How severe does this issue affect your experience of using Ray?
- High: It blocks me to complete my task.
Hello I am having issues connecting to the head node of a launched cluster on windows. After running ray up cluster.yaml -vvvv I am getting the following issue:
Launched a new head node
Fetching the new head node
<1/1> Setting up head node
Prepared bootstrap config
New status: waiting-for-ssh
[1/7] Waiting for SSH to become available
Running uptime
as a test.
Fetched IP: XX.XXX.XX.XXX
Running uptime
Full command is ssh -tt -i C:\Users\Mike/.ssh/ray-autoscaler_us-east-2.pem -o StrictHostKeyChecking=no -o UserKnownHostsFile=nul -o IdentitiesOnly=yes -o ExitOnForwardFailure=yes -o ServerAliveInterval=5 -o ServerAliveCountMax=3 -o ControlMaster=auto -o ControlPath=/tmp/ray_ssh_d6ac022931/333d66ab16/%C -o ControlPersist=10s -o ConnectTimeout=10s ubuntu@XX.XXX.XX.XXX bash --login -c -i 'source ~/.bashrc; export OMP_NUM_THREADS=1 PYTHONWARNINGS=ignore && (uptime)'
getsockname failed: Not a socket
I see the head node running correctly in AWS but ray seems to be unable to connect to it.

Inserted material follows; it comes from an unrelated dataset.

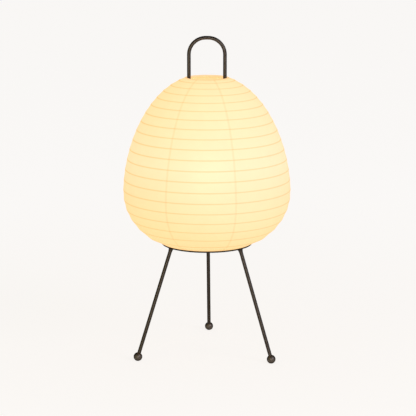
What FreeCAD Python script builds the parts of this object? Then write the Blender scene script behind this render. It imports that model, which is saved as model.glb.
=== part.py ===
# Andon lamp: an egg of paper pasted on bamboo hoops, held open by a steel wire
# that stands on a three-legged base.
# Millimetres. Z = 0 is what the feet stand on, Z runs up the middle of the shade, and the front faces -Y.
import FreeCAD, Part
import math
import os

# Directions and whole turns
origin = FreeCAD.Vector(0, 0, 0)
up = FreeCAD.Vector(0, 0, 1)
full_turn = 360.0
half_turn = 180.0

# Round pieces have flat sides, so that the model stays light
front_gore_sides = 4
side_gore_sides = 6
rod_sides = 12
ball_sides = 16
ball_bands = 8
turned_sides = 24
thin_sides = 8
hexagon_sides = 6
bend_step = 16.0           # degrees of a wire's bend in one straight step

same_point = 1e-6          # points nearer than this are one
mitred = 1                 # kind of corner that a pipe shell makes

# Clearances
push_fit = 0.05            # radial, rod in a socket
seat_gap = 0.2             # under a piece that only rests on another
running_gap = 0.35         # beside a piece that is lifted past another
overrun = 5.0              # how far every cut runs past the wall it cuts

# Tripod
rod_dia = 5.0
ball_dia = 12.0
foot_flat_depth = 0.5      # flat filed under each ball
ball_bore_depth = 6.0
leg_angles = {"rear": 88.4, "left": 206.5, "right": 326.0}  # degrees from +X

# Base ring and the bar across it
ring_dia = 125.0
ring_width = 13.5
ring_thickness = 2.0
ring_top = 157.4           # height of the ring's upper face
leg_inset = 8.5            # from the ring's rim to the leg's axis
leg_splay = 52.0           # how far each foot stands out beyond its leg's head
collar_length = 5.5
collar_foot_dia = 5.8
collar_head_dia = 9.4
bar_width = 16.0
hub_dia = 34.0
hub_fillet = 8.0

# Stretcher: one wire, with the handle at its top
handle_width = 48.8        # between the wire's centres
handle_rise = 53.6         # from the paper's upper edge to the wire's centre at the top
handle_bend = 22.6
socket_inset = 8.5         # from the ring's rim to the socket's axis
socket_dia = 8.0
socket_height = 14.0
upright_rise = 8.0         # straight wire above each socket
lean_bend = 30.0
shoulder_reach = 9.6       # how far the shoulder steps out below the top hoop
shoulder_slope = 50.0      # degrees below the horizontal
shoulder_bend = 6.0

# Shade
shade_dia = 230.0
widest_rise = 72.2         # from the ring's upper face to where the egg is widest
egg_rise = 160.4           # half egg above the widest height
egg_tail = 13.9            # how far the half egg below it would run on past the ring
rise_powers = (1.775, 2.17)
drop_powers = (2.114, 2.081)
paper_thickness = 0.4
paper_overhang = 0.5       # paper's lower edge beyond the base ring
gore_count = 6             # the front one is the narrowest
first_seam_angle = -118.0  # degrees from +X, at the front gore's left edge
front_gore_turn = 47.5     # degrees
hoop_count = 19            # bamboo hoops between the two end hoops
first_hoop_drop = 3.65619    # below the paper's upper edge
last_hoop_rise = 9.55767     # above the ring's upper face
first_hoop_angle = 24.4    # degrees from the top of a circle: the hoops stand at equal steps round
last_hoop_angle = 123.9    # it, seen from its side
hoop_width = 1.8           # flat side, on the paper
hoop_depth = 1.2           # to the rounded side's ridge
paste_gap = 0.1
end_hoop_width = 1.6
end_hoop_height = 2.4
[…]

After looking into the issue I believe this is caused by the ControlMaster=auto -o ControlPath=/tmp/ray_ssh_d6ac022931/333d66ab16/%C -o ControlPersist=10 part of the SSH command, but I am not certain. Is there any simple way to remove this part of the command, or any advice on how to fix this?